Today is one of the few days in the year when we don’t have a thought FROM Fr Doyle but rather some thoughts ABOUT him.
Some time ago I read the Life of Father William Doyle, the Irish Jesuit-Chaplain, who was killed in the late World War. It was made up chiefly from a Diary which he kept, and which, I am sure, he never intended for eyes other than his own. What struck me most in his life was the fact that this good missionary priest had never done anything extraordinary. One day, not long ago, I met a Good Shepherd nun who had known Father Doyle very intimately in Ireland. I asked her if she could tell me anything about the secret of his holiness. She told me that holiness was as natural to Father Doyle as wings are to a bird. She had known him in his youth, and she had greeted him upon the occasion of his ordination. Like (Saint) Therese, he had always the desire of going on a foreign mission where he might suffer martyrdom.
He was never singular. In a gathering he was just one of his brethren, earnest in his work, and just as eager as the rest in his play. He practiced mortifications, but they were simple ones.
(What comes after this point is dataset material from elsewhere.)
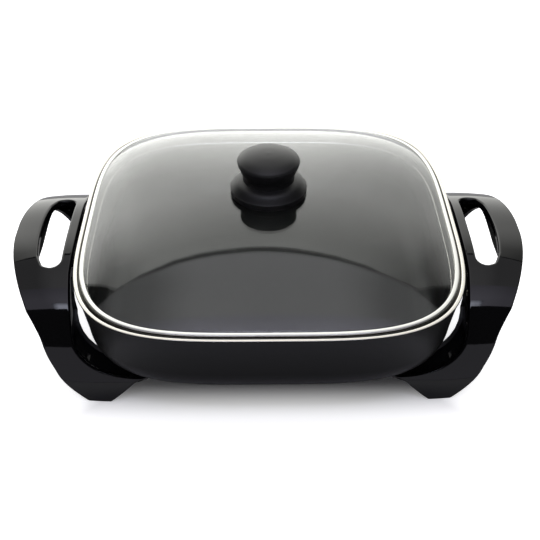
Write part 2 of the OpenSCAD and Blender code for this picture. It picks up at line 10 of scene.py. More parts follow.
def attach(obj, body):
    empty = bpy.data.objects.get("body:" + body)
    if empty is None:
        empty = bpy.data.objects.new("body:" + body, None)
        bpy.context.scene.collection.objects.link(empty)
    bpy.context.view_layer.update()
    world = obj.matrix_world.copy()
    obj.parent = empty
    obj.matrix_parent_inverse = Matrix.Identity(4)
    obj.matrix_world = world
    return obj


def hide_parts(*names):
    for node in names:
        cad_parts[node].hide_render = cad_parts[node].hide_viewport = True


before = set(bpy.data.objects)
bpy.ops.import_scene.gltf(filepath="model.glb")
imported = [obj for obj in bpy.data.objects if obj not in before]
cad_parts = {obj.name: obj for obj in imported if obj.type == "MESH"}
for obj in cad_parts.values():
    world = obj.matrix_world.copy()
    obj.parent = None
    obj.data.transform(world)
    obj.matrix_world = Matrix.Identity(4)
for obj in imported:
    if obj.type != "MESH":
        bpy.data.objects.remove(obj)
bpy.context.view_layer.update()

# ---- Camera ----
# A 65 mm lens on a 36 mm sensor, 0.9 m away and 38 degrees above the table,
# aimed at the front half of the lid.
camera_data = bpy.data.cameras.new("camera")
camera_data.sensor_width = 36
camera_data.lens = 64.75
camera_data.clip_end = 50
camera = bpy.data.objects.new("camera", camera_data)
camera.location = (-0.00862, -0.68778, 0.57138)
camera.rotation_euler = [math.radians(a) for a in (52.2897, -0.1206, -0.744)]
bpy.context.scene.collection.objects.link(camera)
bpy.context.scene.camera = camera


# ---- Studio: floor, backdrop and softboxes ----
# A pale paper floor in a dim room, with a glowing panel behind it, a dark batten
# along the panel's top, a glowing ceiling, one brighter bar and a wall in front.
def colour(code):
    """The linear colour, with alpha, of an sRGB hex code."""
    parts = [int(code[i : i + 2], 16) / 255 for i in (1, 3, 5)]
    return [c / 12.92 if c <= 0.04045 else ((c + 0.055) / 1.055) ** 2.4 for c in parts] + [1]


def node(material, kind, inputs=(), **settings):
    """Adds a shader node; inputs pairs a socket with a value or with another node's output."""
    new = material.node_tree.nodes.new("ShaderNode" + kind)
    for key, value in settings.items():
        setattr(new, key, value)
    for key, value in dict(inputs).items():
        if isinstance(value, bpy.types.NodeSocket):
            material.node_tree.links.new(value, new.inputs[key])
        else:
            new.inputs[key].default_value = value
    return new


def bare_material(name):
    """A material with an empty node tree."""
    material = bpy.data.materials.new(name)
    material.use_nodes = True
    material.node_tree.nodes.clear()
    return material


def surface(material, shader):
    """Shows the shader on the material."""
    node(material, "OutputMaterial", {"Surface": shader.outputs[0]})
    return material


def mesh_object(name, points, faces, materials, face_materials=None):
    """A smooth-shaded mesh object from points in millimetres."""
    mesh = bpy.data.meshes.new(name)
    mesh.from_pydata([tuple(0.001 * c for c in p) for p in points], [], faces)
    for material in materials:
        mesh.materials.append(material)
    mesh.polygons.foreach_set("use_smooth", [True] * len(mesh.polygons))
    if face_materials is not None:
        mesh.polygons.foreach_set("material_index", face_materials)
    mesh.update()
    made = bpy.data.objects.new(name, mesh)
    bpy.context.scene.collection.objects.link(made)
    return made


floor_paper = bare_material("studio_paper")
paper_light = node(floor_paper, "LightPath")
paper_place = node(
    floor_paper, "SeparateXYZ", {0: node(floor_paper, "TexCoord").outputs["Object"]}
)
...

For example, he ate everything at table just as it came from the kitchen. He refrained from using salt, and only when he was away from home did he take butter. This he did to avoid being noticed. This may all sound very childish, but have you ever noticed that those who appeal most to the worldliest and busiest of men are the orphan child and the old man who has been reduced once more by the ravages of age to a second childhood? The charge our nuns in the orphan asylums, and those Little Sisters of the Poor in our homes for the aged never want sympathy.
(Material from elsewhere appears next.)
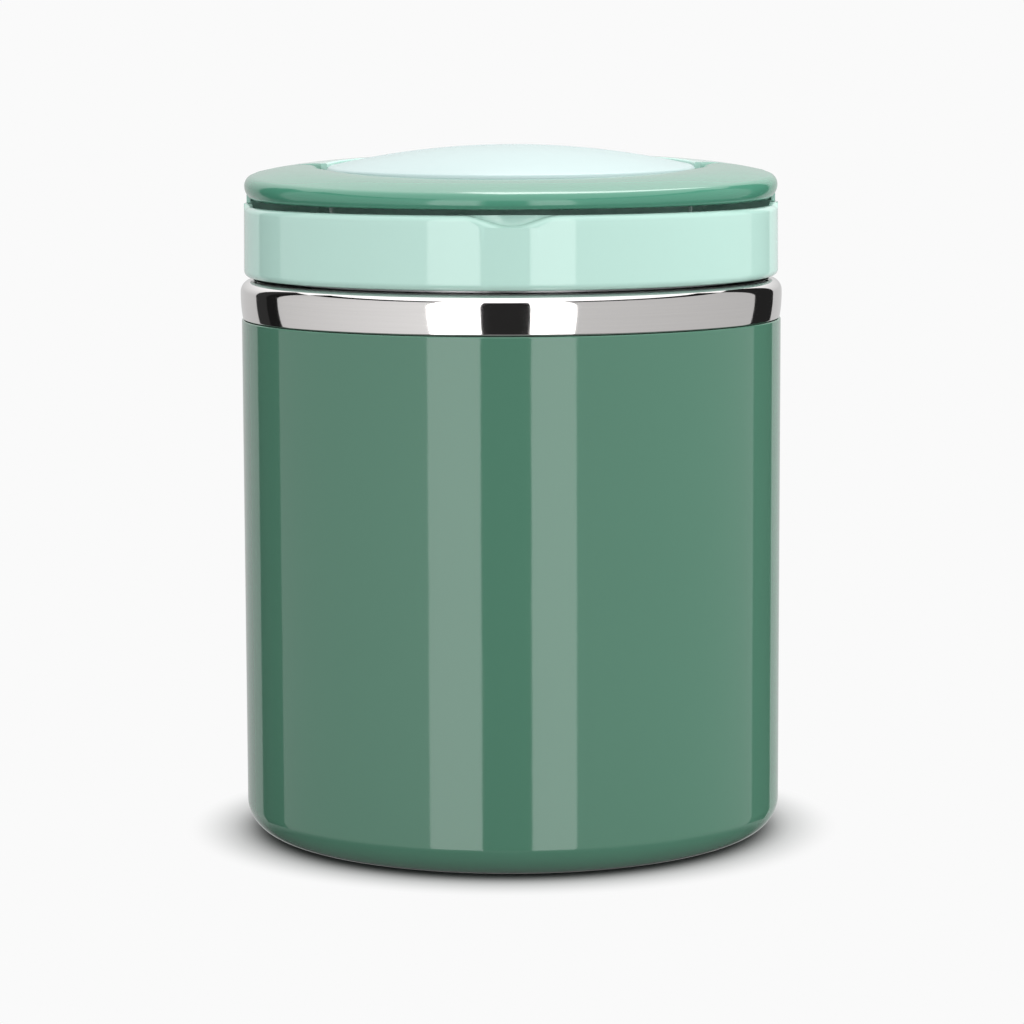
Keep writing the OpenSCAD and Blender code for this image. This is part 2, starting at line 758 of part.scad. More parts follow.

Hence we find that our little Saint performed no exterior works of greatness. She used to speak of her way to holiness as “The Little Way for Little Souls”. Like the holy Jesuit whom I have just mentioned, she did the common things of life uncommonly well. Herein lay the secret of her sanctity. Herein lies for us the happy thought that we, too, and will become saints of God, if we but perform the ordinary duties of our state in life extraordinarily well.
Holiness was as natural to Fr Doyle as wings to a bird! What a wonderful testimony!
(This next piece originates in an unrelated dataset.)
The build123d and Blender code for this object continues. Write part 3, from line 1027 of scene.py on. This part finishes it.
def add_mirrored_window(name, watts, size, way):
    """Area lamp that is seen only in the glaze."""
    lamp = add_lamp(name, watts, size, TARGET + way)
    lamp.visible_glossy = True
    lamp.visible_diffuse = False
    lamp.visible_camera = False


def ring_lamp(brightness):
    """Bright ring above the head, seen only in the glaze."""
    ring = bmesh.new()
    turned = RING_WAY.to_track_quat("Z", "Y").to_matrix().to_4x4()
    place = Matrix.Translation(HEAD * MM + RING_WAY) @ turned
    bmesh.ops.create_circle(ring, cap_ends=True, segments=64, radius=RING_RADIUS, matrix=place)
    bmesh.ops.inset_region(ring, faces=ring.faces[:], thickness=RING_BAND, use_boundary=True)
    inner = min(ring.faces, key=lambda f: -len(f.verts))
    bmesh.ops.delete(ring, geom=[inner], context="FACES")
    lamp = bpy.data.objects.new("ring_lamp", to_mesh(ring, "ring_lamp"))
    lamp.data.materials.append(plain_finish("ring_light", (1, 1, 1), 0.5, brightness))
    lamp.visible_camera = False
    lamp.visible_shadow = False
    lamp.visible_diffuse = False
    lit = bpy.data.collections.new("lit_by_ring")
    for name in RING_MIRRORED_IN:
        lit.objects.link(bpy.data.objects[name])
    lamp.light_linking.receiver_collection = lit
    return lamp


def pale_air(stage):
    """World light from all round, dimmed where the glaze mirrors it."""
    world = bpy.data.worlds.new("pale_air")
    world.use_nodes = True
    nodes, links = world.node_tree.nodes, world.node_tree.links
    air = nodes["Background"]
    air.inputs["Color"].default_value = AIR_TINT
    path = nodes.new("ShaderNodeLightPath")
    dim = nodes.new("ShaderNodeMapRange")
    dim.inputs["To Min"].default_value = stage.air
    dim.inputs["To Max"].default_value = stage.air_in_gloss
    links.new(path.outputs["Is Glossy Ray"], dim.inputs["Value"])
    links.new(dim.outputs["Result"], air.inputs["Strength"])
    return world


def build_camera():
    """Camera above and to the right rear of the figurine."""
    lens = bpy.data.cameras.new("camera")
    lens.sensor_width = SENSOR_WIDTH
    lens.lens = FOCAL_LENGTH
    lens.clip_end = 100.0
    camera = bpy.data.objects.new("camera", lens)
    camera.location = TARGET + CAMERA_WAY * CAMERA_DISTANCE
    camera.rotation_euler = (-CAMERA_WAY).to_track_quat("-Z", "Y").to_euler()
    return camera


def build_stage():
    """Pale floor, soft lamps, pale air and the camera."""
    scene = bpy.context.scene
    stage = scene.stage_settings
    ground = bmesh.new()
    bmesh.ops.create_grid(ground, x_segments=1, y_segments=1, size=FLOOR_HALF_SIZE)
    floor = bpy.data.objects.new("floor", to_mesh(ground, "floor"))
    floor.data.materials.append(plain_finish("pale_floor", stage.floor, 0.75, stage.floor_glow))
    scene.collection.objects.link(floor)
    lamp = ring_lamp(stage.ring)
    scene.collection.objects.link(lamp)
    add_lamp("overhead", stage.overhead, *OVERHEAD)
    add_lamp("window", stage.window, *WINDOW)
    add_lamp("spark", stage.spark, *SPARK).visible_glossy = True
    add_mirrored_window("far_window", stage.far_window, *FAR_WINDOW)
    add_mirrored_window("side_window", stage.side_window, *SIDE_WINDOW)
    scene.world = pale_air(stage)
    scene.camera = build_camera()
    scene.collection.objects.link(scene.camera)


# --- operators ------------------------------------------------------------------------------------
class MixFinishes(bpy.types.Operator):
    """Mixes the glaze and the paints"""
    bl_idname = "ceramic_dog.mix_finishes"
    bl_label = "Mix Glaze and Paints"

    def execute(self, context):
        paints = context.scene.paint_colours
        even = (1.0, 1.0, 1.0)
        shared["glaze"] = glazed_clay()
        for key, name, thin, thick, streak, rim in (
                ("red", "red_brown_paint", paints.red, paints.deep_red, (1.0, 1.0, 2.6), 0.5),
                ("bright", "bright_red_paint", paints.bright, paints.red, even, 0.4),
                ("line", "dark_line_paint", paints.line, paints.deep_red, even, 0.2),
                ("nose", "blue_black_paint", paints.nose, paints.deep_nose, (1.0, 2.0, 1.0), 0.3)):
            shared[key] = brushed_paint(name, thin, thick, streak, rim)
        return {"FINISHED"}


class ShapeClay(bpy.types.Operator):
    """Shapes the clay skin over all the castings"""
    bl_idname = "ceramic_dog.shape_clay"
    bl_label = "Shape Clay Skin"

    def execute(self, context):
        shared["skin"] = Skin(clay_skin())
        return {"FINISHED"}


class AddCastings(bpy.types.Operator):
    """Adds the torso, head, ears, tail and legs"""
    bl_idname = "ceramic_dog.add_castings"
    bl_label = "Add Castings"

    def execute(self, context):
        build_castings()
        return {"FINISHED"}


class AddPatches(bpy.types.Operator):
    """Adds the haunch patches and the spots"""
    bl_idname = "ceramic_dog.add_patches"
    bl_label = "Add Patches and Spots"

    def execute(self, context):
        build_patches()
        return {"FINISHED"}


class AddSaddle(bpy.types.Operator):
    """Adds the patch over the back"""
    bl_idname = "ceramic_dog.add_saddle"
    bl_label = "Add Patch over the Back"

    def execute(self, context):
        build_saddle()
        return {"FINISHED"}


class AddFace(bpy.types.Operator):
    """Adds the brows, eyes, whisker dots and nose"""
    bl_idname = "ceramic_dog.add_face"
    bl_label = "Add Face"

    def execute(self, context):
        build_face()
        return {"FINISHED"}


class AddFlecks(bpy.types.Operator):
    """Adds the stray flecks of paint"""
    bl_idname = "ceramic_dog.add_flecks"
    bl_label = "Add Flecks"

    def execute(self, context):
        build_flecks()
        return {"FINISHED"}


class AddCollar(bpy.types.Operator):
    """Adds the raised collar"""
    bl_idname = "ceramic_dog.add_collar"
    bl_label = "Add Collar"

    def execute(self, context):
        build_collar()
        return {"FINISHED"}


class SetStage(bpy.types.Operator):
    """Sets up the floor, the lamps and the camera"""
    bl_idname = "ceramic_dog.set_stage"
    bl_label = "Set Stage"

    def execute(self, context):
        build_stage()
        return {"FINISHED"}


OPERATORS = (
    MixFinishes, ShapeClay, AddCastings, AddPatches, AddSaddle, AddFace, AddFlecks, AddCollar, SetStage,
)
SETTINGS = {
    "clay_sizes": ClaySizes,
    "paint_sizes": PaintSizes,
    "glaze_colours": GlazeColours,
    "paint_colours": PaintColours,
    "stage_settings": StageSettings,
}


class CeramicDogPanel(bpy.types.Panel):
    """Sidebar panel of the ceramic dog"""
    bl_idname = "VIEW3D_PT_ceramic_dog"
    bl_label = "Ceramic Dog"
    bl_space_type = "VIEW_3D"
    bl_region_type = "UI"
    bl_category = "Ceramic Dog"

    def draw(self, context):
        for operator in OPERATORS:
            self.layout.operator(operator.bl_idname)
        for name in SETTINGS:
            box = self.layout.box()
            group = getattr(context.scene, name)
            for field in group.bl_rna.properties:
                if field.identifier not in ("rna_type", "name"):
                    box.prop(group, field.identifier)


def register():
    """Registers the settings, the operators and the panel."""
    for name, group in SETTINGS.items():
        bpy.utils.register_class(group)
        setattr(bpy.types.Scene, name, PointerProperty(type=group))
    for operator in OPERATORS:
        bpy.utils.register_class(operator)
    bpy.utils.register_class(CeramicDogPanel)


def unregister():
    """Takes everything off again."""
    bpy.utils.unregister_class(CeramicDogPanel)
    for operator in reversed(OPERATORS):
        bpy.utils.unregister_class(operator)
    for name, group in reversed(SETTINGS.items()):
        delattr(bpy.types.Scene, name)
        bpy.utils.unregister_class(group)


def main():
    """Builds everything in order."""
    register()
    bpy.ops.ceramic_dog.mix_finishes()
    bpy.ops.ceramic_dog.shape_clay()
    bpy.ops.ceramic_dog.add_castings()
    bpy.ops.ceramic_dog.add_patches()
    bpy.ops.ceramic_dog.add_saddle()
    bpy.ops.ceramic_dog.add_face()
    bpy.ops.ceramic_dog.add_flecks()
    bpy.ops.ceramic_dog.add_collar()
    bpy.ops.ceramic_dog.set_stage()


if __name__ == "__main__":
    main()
These words were written by the Servant of God Servant of God Monsignor Bernard Quinn, who was born on this day in 1888 in New Jersey. His father and mother were both Irish – from Counties Cavan and Offaly respectively. Monsignor Quinn was himself a chaplain in the First World War, and perhaps this is why Fr Doyle’s life and example impressed him so much. They both also shared a great devotion to St Therese. Fr Doyle also went to Lisieux; he visited Therese’s grave but it is not recorded if he said Mass in the room in which she was born.
Monsignor Quinn was renowned for his remarkable pastoral care for the black people in his area, long before this was seen as normal or acceptable. He was known as a second St Peter Claver, after the Jesuit saint who tended to the black slaves in South America in the 17th Century. In this stance he showed great courage and a pioneering spirit, something else that he shared with Fr Doyle (Fr Doyle was a pioneer in encouraging retreats for lay people in the face of some clerical opposition; he also organised very effective fundraising campaigns for the missions through what he called his “Black Baby Crusade”).
Monsignor Quinn died at the early age of 52 in 1940 and his cause was officially opened in 2010. More information on Monsignor Quinn can be found at www.fatherquinn.org Monsignor Quinn wrote a booklet and novena in honour of St Therese (from which today’s quote was taken). It can be found here: http://www.fatherquinn.org/docs/writings/THE_LITTLE_FLOWER_BOOKLET_1925.pdf
In the example of the Servant of God Monsignor Quinn we find another holy soul who admired, and was inspired by, Fr Doyle.